There are Vaikuntha planets in the spiritual world, and there are devotees who are all liberated. These devotees are aksara, which means they do not fall down into the material world. They remain in the spiritual world of the Vaikunthas. They are also persons like us, but they are eternal persons, complete with full knowledge and bliss. That is the difference between them and us. That is tattva jnana. Unless we understand the variegatedness of the Absolute Truth, there is a chance that we will fall down. It is not sufficient simply to stick to the indefinite, impersonal feature of the Absolute Truth:
Because the impersonalists are not allowed to enter the Vaikuntha planets, they simply remain in the Brahman effulgence. Thus they fall down again into material variety. We have seen many impersonalist sannyasis who first of all give up the world as false (brahma satyam jagan mithya). They consider themselves Brahman (aham brahmasmi), consider the world false (jagat is mithya), and, having nothing more to do with the material world, finally say, “I have become Narayana.” Then they come to the stage of daridra-narayana (poor Narayana). They become Narayana, but for want of anything better to do, for want of variegatedness, they take up material humanitarian activities. Although they consider their wives mithya (false), they return. “You have already left. Why do you come back again?” the wives ask. This means that these so-called sannyasis have nothing to do. They undergo serious penances and austerities to reach the platform of impersonal Brahman, but because there is no pleasure there, they again descend to enjoy material variety.

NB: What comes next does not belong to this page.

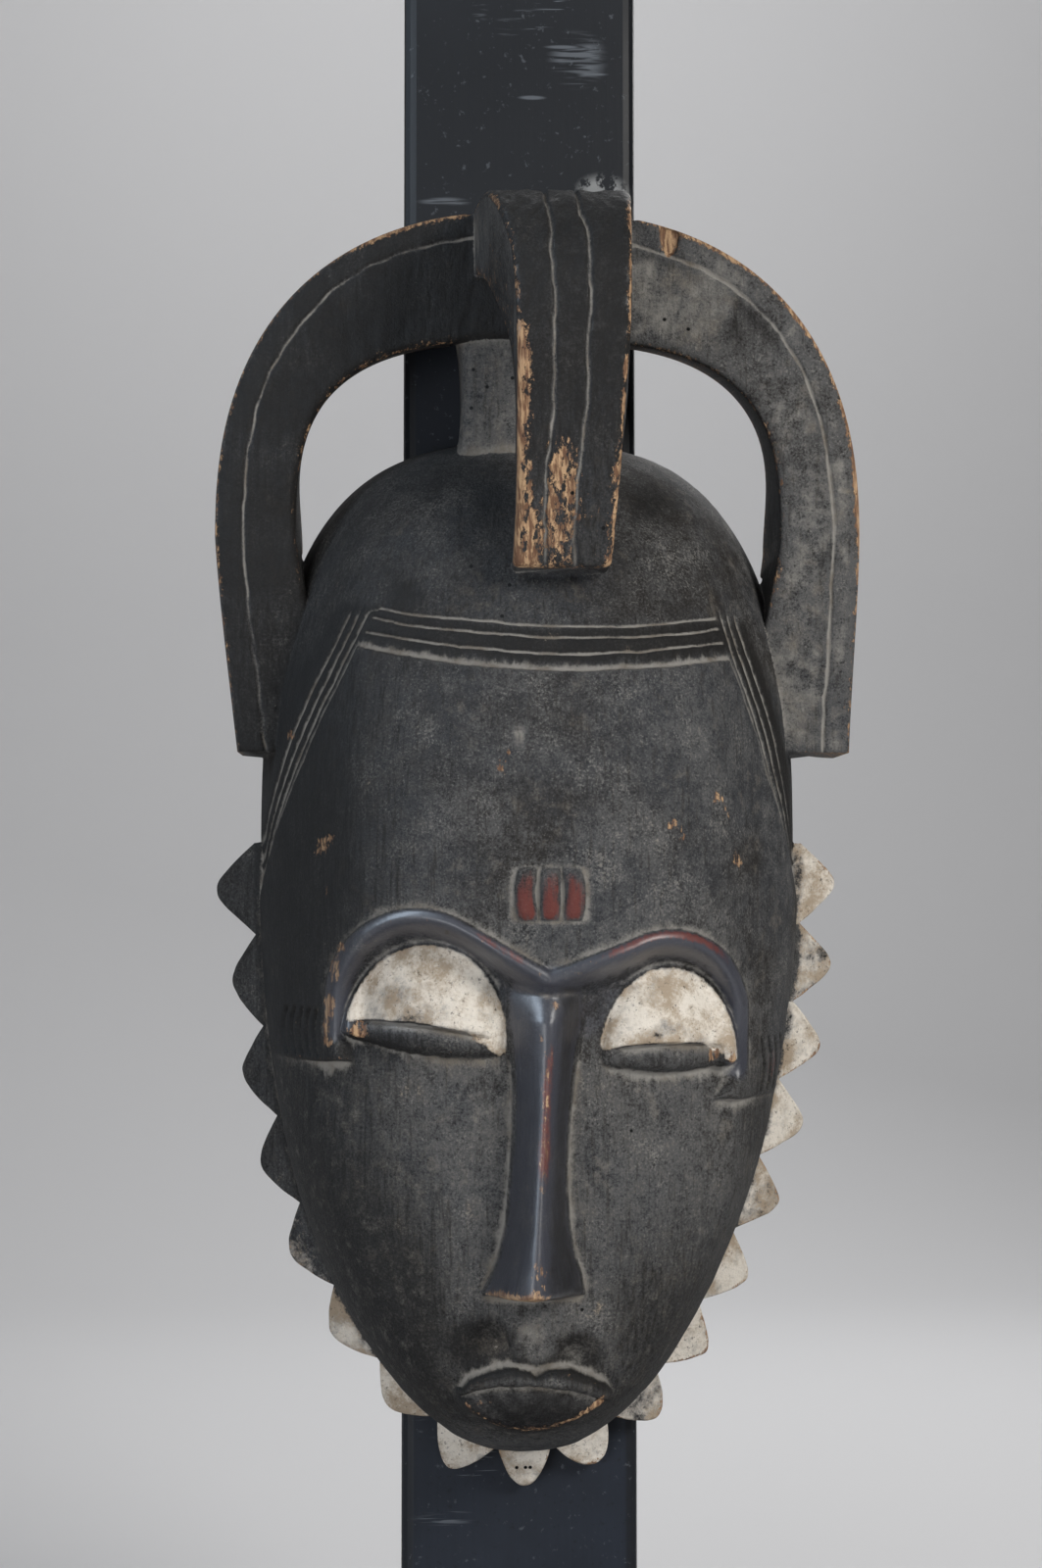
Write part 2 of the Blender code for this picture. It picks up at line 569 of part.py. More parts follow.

We may build a nice spaceship and send it off into space, and the astronauts may go up there and fly in the impersonal sky, but eventually they will become tired and pray to God, “Please let us return to land.” We have read that the Russian astronauts were simply missing Moscow while they were traveling in space. This impersonal traveling is actually very agitating; similarly, impersonal realization of the Absolute Truth cannot be permanent because one wants variety. A falldown is inevitable. When one gentleman read my book Easy Journey to Other planets, he became very enthusiastic about going to other planets. “Oh, yes,” I said, “we can go with this book.” “Yes,” the gentleman said, “then I shall come back.” “Why return? You should remain there.” “No, no,” he said. “I don’t want to remain. I just want to go and come back.” This is the “enjoying” mentality. Without variety, we cannot enjoy. Variety is the mother of enjoyment, and Brahman realization or Paramatma realization does not give us steady ananda, bliss. We want ananda. Anandamayo ’bhyasat. The living entities are Brahman; Krsna is Parabrahman. Krsna is enjoying perpetual ananda, and, being part and parcel of Krsna, we also want ananda. Ananda cannot be impersonal or void; ananda entails variety. No one is simply interested in drinking milk and eating sugar, but with milk and sugar we can make a variety of foods—pera, barfi, ksira, rabri, dahi, and so on. There are hundreds of preparations. In any case, variety is required for enjoyment.
The last word of tattva jnana is to understand Krsna, who is full of variety. Kapiladeva is tattva-margagra-darsanam. He is an incarnation of the Supreme Personality of Godhead, and He will explain to His mother what tattva is, how one can approach the tattva jnana, and how one can actually enjoy tattva jnana. This is not simply dry speculation. This Krsna consciousness philosophy includes spiritual variety. People sometimes misunderstand this variety to be material, and they hanker for nirvisesa, nirakara, void. However, our philosophy is not void; it is full of variety and transcendental bliss. This will later be specifically enunciated by Lord Kapiladeva.